Scripts that build objects:
======

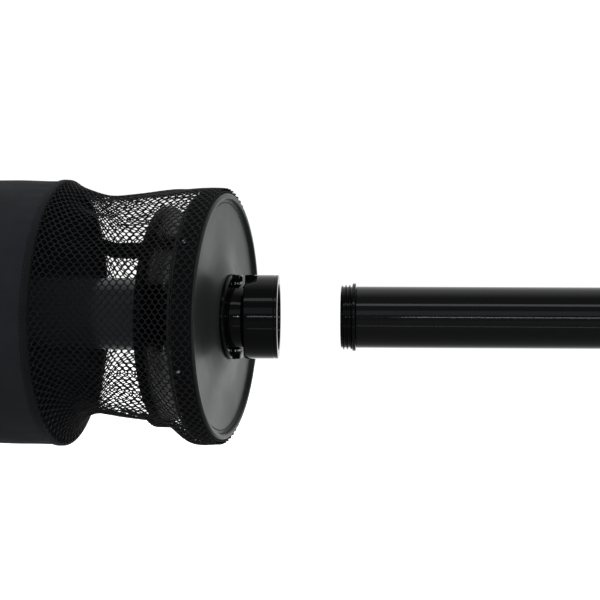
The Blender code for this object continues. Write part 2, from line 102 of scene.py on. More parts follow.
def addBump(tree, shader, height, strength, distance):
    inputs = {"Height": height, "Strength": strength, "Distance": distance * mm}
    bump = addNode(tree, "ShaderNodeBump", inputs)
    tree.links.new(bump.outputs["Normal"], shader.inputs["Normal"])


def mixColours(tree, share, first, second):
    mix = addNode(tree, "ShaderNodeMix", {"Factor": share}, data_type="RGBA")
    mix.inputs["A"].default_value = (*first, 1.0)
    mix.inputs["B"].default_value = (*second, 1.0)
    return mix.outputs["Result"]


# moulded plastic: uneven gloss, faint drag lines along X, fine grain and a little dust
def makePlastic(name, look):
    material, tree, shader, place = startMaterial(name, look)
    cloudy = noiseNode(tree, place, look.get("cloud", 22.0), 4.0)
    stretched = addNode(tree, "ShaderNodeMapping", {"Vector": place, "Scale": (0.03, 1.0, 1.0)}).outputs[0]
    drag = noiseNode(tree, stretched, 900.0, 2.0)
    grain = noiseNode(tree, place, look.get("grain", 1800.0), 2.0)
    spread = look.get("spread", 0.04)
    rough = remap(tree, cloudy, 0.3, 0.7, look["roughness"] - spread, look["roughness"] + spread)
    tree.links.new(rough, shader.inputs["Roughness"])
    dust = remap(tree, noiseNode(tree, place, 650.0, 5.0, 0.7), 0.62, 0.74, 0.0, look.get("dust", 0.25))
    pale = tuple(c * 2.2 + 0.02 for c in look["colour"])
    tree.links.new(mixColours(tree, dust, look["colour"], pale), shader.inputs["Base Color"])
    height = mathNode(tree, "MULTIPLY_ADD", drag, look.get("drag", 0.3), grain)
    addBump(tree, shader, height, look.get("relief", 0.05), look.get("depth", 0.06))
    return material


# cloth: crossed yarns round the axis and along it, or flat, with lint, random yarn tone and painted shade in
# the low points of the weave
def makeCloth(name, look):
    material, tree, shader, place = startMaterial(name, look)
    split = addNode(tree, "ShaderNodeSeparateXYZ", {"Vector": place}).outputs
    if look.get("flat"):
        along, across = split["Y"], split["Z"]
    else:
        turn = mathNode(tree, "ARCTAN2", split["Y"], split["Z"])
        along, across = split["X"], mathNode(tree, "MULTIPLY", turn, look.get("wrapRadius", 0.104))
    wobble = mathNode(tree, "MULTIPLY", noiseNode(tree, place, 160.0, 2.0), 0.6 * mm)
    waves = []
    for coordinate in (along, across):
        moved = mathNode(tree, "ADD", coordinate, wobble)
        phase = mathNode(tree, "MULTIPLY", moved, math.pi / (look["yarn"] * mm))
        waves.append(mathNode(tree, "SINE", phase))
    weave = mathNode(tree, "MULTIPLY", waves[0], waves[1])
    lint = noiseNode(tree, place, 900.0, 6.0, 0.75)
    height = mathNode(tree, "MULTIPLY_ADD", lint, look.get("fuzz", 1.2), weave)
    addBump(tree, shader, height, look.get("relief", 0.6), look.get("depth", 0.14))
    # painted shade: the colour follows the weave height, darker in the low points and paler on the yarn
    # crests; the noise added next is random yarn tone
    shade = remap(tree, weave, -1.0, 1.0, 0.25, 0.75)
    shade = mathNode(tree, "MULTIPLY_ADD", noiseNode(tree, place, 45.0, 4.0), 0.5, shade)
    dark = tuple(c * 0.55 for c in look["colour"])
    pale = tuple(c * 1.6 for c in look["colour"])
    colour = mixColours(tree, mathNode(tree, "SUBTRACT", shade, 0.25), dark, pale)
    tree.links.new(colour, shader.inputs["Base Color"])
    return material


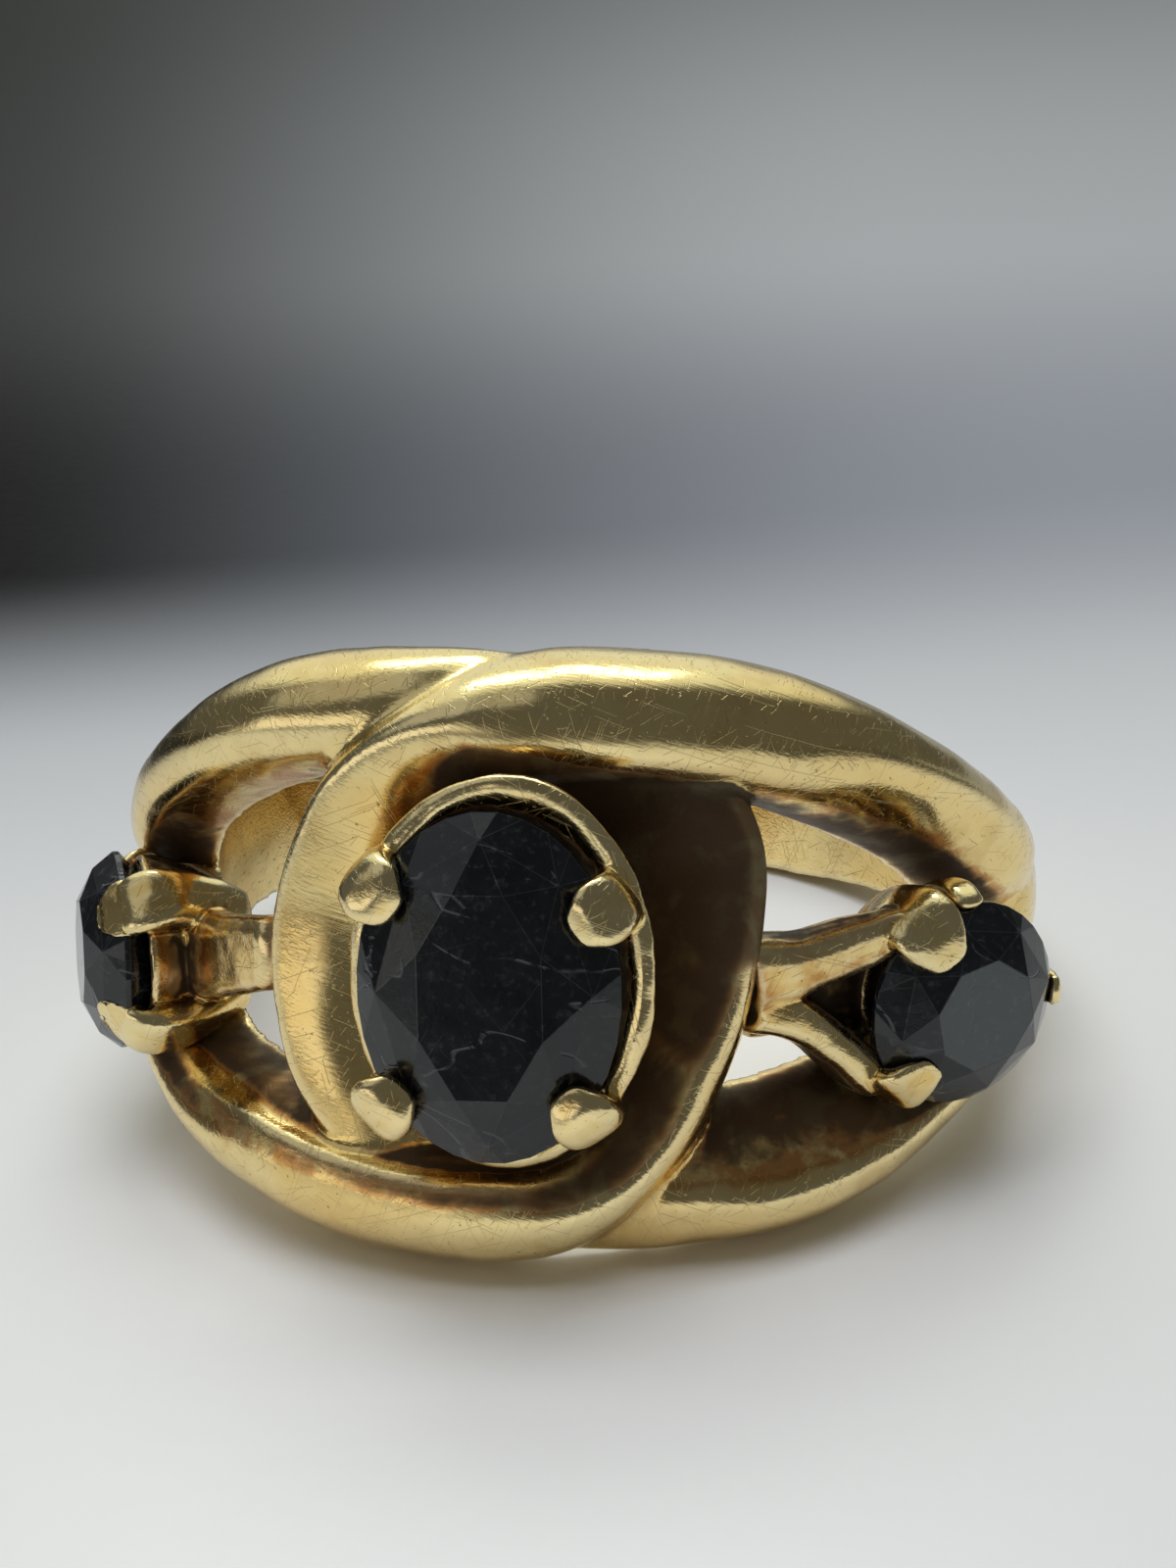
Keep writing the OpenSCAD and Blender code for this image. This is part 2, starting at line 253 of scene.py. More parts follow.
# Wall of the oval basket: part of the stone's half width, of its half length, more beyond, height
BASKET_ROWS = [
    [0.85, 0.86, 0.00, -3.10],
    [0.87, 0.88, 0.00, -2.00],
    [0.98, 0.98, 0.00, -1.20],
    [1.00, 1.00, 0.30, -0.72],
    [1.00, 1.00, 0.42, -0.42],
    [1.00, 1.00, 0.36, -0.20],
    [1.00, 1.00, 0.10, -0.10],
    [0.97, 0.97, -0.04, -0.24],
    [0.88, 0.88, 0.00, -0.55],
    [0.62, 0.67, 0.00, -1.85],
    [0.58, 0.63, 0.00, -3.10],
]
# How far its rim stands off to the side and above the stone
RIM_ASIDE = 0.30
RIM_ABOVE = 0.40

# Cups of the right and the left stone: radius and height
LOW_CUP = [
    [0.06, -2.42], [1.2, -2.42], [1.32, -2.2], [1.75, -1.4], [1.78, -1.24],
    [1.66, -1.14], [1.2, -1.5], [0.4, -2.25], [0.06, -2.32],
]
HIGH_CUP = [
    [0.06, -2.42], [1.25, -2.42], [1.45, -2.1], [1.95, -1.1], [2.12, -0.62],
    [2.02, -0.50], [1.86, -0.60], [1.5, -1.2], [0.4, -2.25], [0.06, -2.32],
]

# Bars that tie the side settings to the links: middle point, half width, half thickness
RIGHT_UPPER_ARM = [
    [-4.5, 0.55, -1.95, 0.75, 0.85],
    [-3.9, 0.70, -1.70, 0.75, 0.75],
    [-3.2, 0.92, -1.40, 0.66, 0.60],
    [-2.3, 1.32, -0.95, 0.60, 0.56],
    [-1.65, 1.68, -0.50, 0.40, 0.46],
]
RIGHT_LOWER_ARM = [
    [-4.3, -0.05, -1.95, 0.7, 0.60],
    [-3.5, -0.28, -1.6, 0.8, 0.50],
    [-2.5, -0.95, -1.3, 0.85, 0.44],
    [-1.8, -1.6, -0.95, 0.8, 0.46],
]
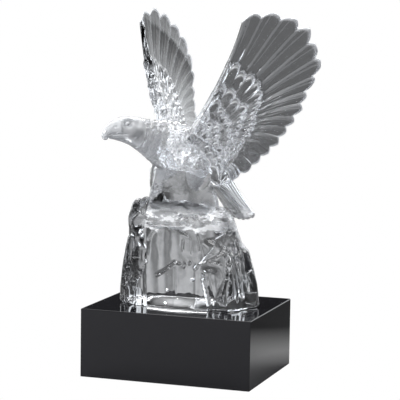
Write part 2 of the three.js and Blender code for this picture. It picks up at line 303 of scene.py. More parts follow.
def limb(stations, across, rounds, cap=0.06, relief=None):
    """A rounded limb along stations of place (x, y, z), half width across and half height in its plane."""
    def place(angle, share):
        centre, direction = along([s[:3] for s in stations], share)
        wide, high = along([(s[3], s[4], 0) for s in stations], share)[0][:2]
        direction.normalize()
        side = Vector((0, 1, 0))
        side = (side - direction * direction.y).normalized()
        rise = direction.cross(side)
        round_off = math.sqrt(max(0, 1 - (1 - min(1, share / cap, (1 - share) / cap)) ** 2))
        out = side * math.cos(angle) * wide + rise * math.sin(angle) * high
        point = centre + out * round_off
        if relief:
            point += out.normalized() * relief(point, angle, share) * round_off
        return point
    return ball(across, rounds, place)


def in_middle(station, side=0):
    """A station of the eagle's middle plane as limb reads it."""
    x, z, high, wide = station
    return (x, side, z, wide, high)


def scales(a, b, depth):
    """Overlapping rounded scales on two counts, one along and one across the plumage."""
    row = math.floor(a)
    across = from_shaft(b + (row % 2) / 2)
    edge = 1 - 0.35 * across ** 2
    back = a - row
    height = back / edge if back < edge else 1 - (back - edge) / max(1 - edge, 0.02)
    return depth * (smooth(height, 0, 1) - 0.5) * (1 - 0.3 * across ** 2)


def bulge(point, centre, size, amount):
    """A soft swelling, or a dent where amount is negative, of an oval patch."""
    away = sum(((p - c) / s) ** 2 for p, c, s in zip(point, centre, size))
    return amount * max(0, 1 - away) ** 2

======

> _Exercise objective_
Reproduce the material exactly, with every line intact.

> _Completed exercise_
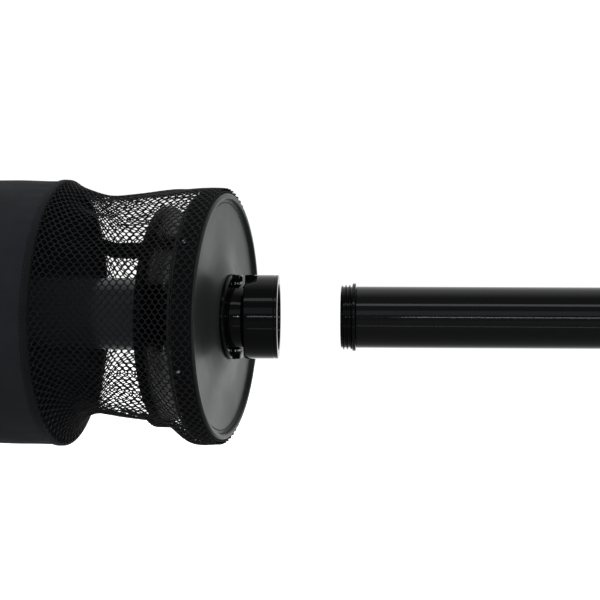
The Blender code for this object continues. Write part 2, from line 102 of scene.py on. More parts follow.
def addBump(tree, shader, height, strength, distance):
    inputs = {"Height": height, "Strength": strength, "Distance": distance * mm}
    bump = addNode(tree, "ShaderNodeBump", inputs)
    tree.links.new(bump.outputs["Normal"], shader.inputs["Normal"])


def mixColours(tree, share, first, second):
    mix = addNode(tree, "ShaderNodeMix", {"Factor": share}, data_type="RGBA")
    mix.inputs["A"].default_value = (*first, 1.0)
    mix.inputs["B"].default_value = (*second, 1.0)
    return mix.outputs["Result"]


# moulded plastic: uneven gloss, faint drag lines along X, fine grain and a little dust
def makePlastic(name, look):
    material, tree, shader, place = startMaterial(name, look)
    cloudy = noiseNode(tree, place, look.get("cloud", 22.0), 4.0)
    stretched = addNode(tree, "ShaderNodeMapping", {"Vector": place, "Scale": (0.03, 1.0, 1.0)}).outputs[0]
    drag = noiseNode(tree, stretched, 900.0, 2.0)
    grain = noiseNode(tree, place, look.get("grain", 1800.0), 2.0)
    spread = look.get("spread", 0.04)
    rough = remap(tree, cloudy, 0.3, 0.7, look["roughness"] - spread, look["roughness"] + spread)
    tree.links.new(rough, shader.inputs["Roughness"])
    dust = remap(tree, noiseNode(tree, place, 650.0, 5.0, 0.7), 0.62, 0.74, 0.0, look.get("dust", 0.25))
    pale = tuple(c * 2.2 + 0.02 for c in look["colour"])
    tree.links.new(mixColours(tree, dust, look["colour"], pale), shader.inputs["Base Color"])
    height = mathNode(tree, "MULTIPLY_ADD", drag, look.get("drag", 0.3), grain)
    addBump(tree, shader, height, look.get("relief", 0.05), look.get("depth", 0.06))
    return material


# cloth: crossed yarns round the axis and along it, or flat, with lint, random yarn tone and painted shade in
# the low points of the weave
def makeCloth(name, look):
    material, tree, shader, place = startMaterial(name, look)
    split = addNode(tree, "ShaderNodeSeparateXYZ", {"Vector": place}).outputs
    if look.get("flat"):
        along, across = split["Y"], split["Z"]
    else:
        turn = mathNode(tree, "ARCTAN2", split["Y"], split["Z"])
        along, across = split["X"], mathNode(tree, "MULTIPLY", turn, look.get("wrapRadius", 0.104))
    wobble = mathNode(tree, "MULTIPLY", noiseNode(tree, place, 160.0, 2.0), 0.6 * mm)
    waves = []
    for coordinate in (along, across):
        moved = mathNode(tree, "ADD", coordinate, wobble)
        phase = mathNode(tree, "MULTIPLY", moved, math.pi / (look["yarn"] * mm))
        waves.append(mathNode(tree, "SINE", phase))
    weave = mathNode(tree, "MULTIPLY", waves[0], waves[1])
    lint = noiseNode(tree, place, 900.0, 6.0, 0.75)
    height = mathNode(tree, "MULTIPLY_ADD", lint, look.get("fuzz", 1.2), weave)
    addBump(tree, shader, height, look.get("relief", 0.6), look.get("depth", 0.14))
    # painted shade: the colour follows the weave height, darker in the low points and paler on the yarn
    # crests; the noise added next is random yarn tone
    shade = remap(tree, weave, -1.0, 1.0, 0.25, 0.75)
    shade = mathNode(tree, "MULTIPLY_ADD", noiseNode(tree, place, 45.0, 4.0), 0.5, shade)
    dark = tuple(c * 0.55 for c in look["colour"])
    pale = tuple(c * 1.6 for c in look["colour"])
    colour = mixColours(tree, mathNode(tree, "SUBTRACT", shade, 0.25), dark, pale)
    tree.links.new(colour, shader.inputs["Base Color"])
    return material


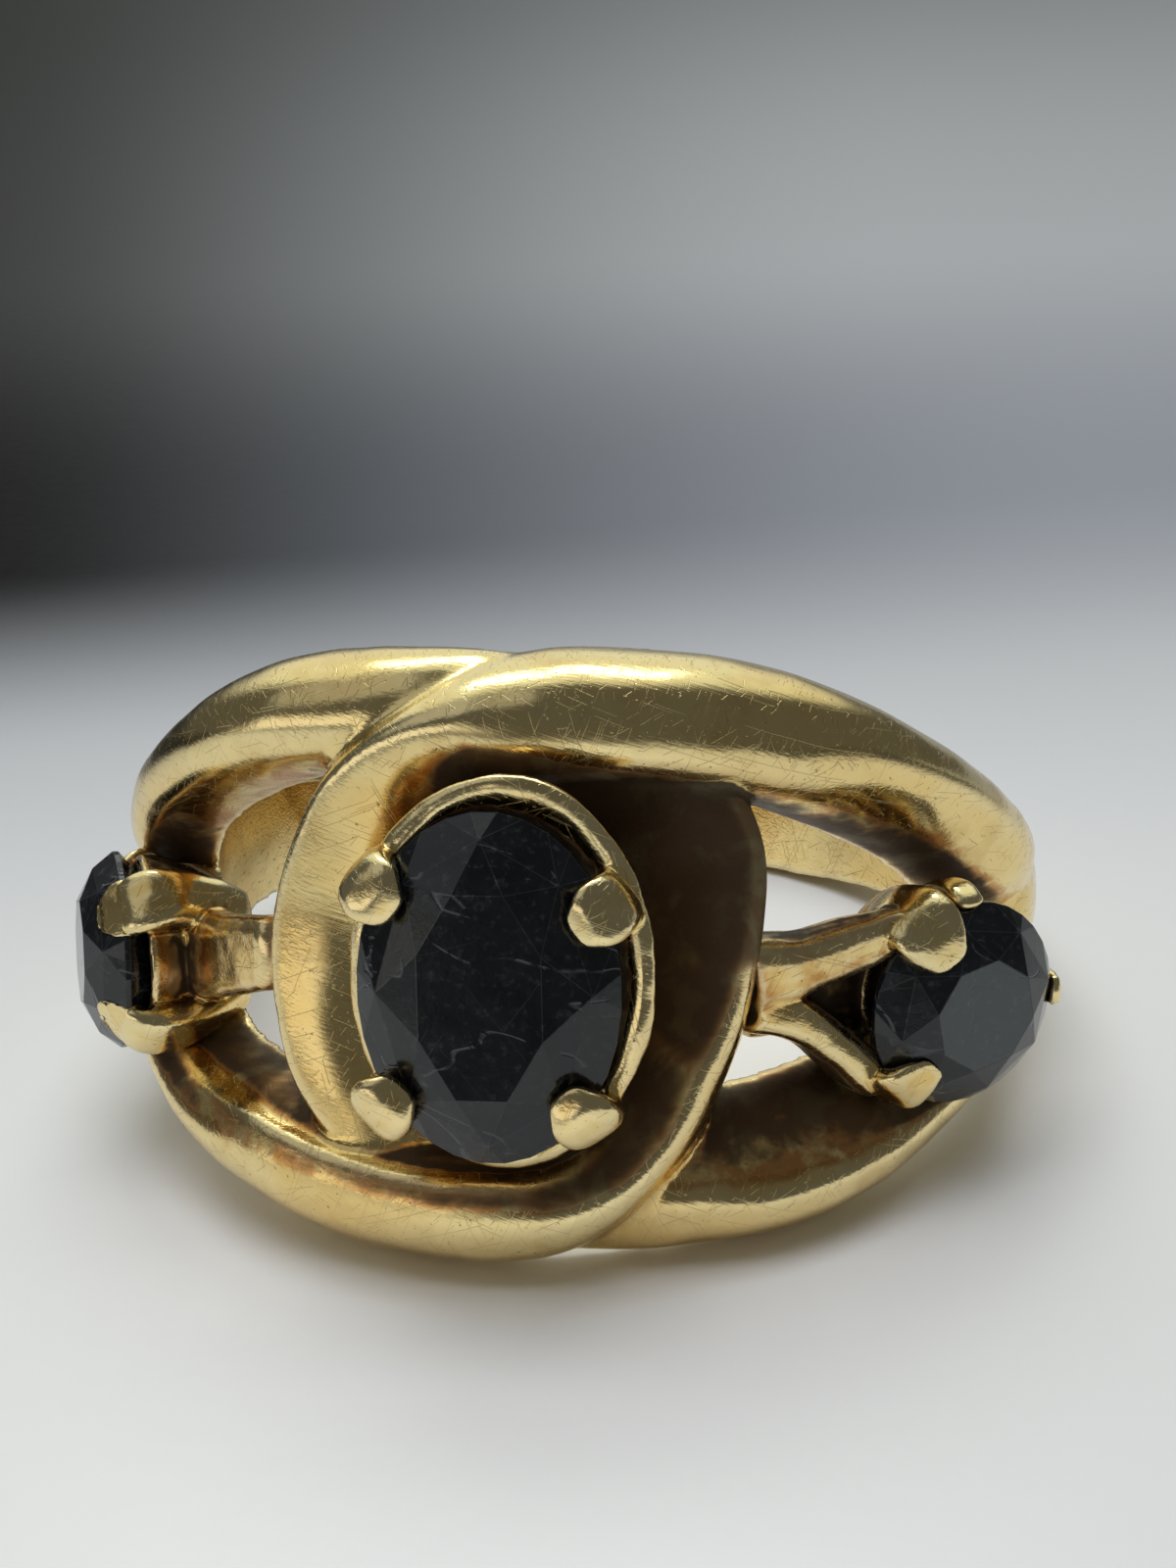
Keep writing the OpenSCAD and Blender code for this image. This is part 2, starting at line 253 of scene.py. More parts follow.
# Wall of the oval basket: part of the stone's half width, of its half length, more beyond, height
BASKET_ROWS = [
    [0.85, 0.86, 0.00, -3.10],
    [0.87, 0.88, 0.00, -2.00],
    [0.98, 0.98, 0.00, -1.20],
    [1.00, 1.00, 0.30, -0.72],
    [1.00, 1.00, 0.42, -0.42],
    [1.00, 1.00, 0.36, -0.20],
    [1.00, 1.00, 0.10, -0.10],
    [0.97, 0.97, -0.04, -0.24],
    [0.88, 0.88, 0.00, -0.55],
    [0.62, 0.67, 0.00, -1.85],
    [0.58, 0.63, 0.00, -3.10],
]
# How far its rim stands off to the side and above the stone
RIM_ASIDE = 0.30
RIM_ABOVE = 0.40

# Cups of the right and the left stone: radius and height
LOW_CUP = [
    [0.06, -2.42], [1.2, -2.42], [1.32, -2.2], [1.75, -1.4], [1.78, -1.24],
    [1.66, -1.14], [1.2, -1.5], [0.4, -2.25], [0.06, -2.32],
]
HIGH_CUP = [
    [0.06, -2.42], [1.25, -2.42], [1.45, -2.1], [1.95, -1.1], [2.12, -0.62],
    [2.02, -0.50], [1.86, -0.60], [1.5, -1.2], [0.4, -2.25], [0.06, -2.32],
]

# Bars that tie the side settings to the links: middle point, half width, half thickness
RIGHT_UPPER_ARM = [
    [-4.5, 0.55, -1.95, 0.75, 0.85],
    [-3.9, 0.70, -1.70, 0.75, 0.75],
    [-3.2, 0.92, -1.40, 0.66, 0.60],
    [-2.3, 1.32, -0.95, 0.60, 0.56],
    [-1.65, 1.68, -0.50, 0.40, 0.46],
]
RIGHT_LOWER_ARM = [
    [-4.3, -0.05, -1.95, 0.7, 0.60],
    [-3.5, -0.28, -1.6, 0.8, 0.50],
    [-2.5, -0.95, -1.3, 0.85, 0.44],
    [-1.8, -1.6, -0.95, 0.8, 0.46],
]
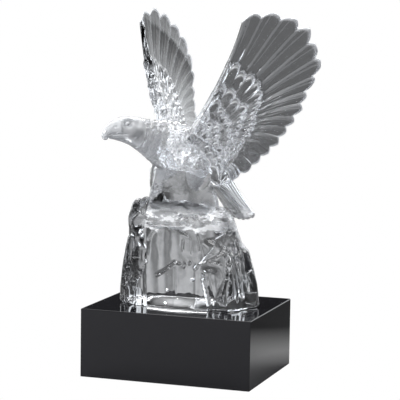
Write part 2 of the three.js and Blender code for this picture. It picks up at line 303 of scene.py. More parts follow.
def limb(stations, across, rounds, cap=0.06, relief=None):
    """A rounded limb along stations of place (x, y, z), half width across and half height in its plane."""
    def place(angle, share):
        centre, direction = along([s[:3] for s in stations], share)
        wide, high = along([(s[3], s[4], 0) for s in stations], share)[0][:2]
        direction.normalize()
        side = Vector((0, 1, 0))
        side = (side - direction * direction.y).normalized()
        rise = direction.cross(side)
        round_off = math.sqrt(max(0, 1 - (1 - min(1, share / cap, (1 - share) / cap)) ** 2))
        out = side * math.cos(angle) * wide + rise * math.sin(angle) * high
        point = centre + out * round_off
        if relief:
            point += out.normalized() * relief(point, angle, share) * round_off
        return point
    return ball(across, rounds, place)


def in_middle(station, side=0):
    """A station of the eagle's middle plane as limb reads it."""
    x, z, high, wide = station
    return (x, side, z, wide, high)


def scales(a, b, depth):
    """Overlapping rounded scales on two counts, one along and one across the plumage."""
    row = math.floor(a)
    across = from_shaft(b + (row % 2) / 2)
    edge = 1 - 0.35 * across ** 2
    back = a - row
    height = back / edge if back < edge else 1 - (back - edge) / max(1 - edge, 0.02)
    return depth * (smooth(height, 0, 1) - 0.5) * (1 - 0.3 * across ** 2)


def bulge(point, centre, size, amount):
    """A soft swelling, or a dent where amount is negative, of an oval patch."""
    away = sum(((p - c) / s) ** 2 for p, c, s in zip(point, centre, size))
    return amount * max(0, 1 - away) ** 2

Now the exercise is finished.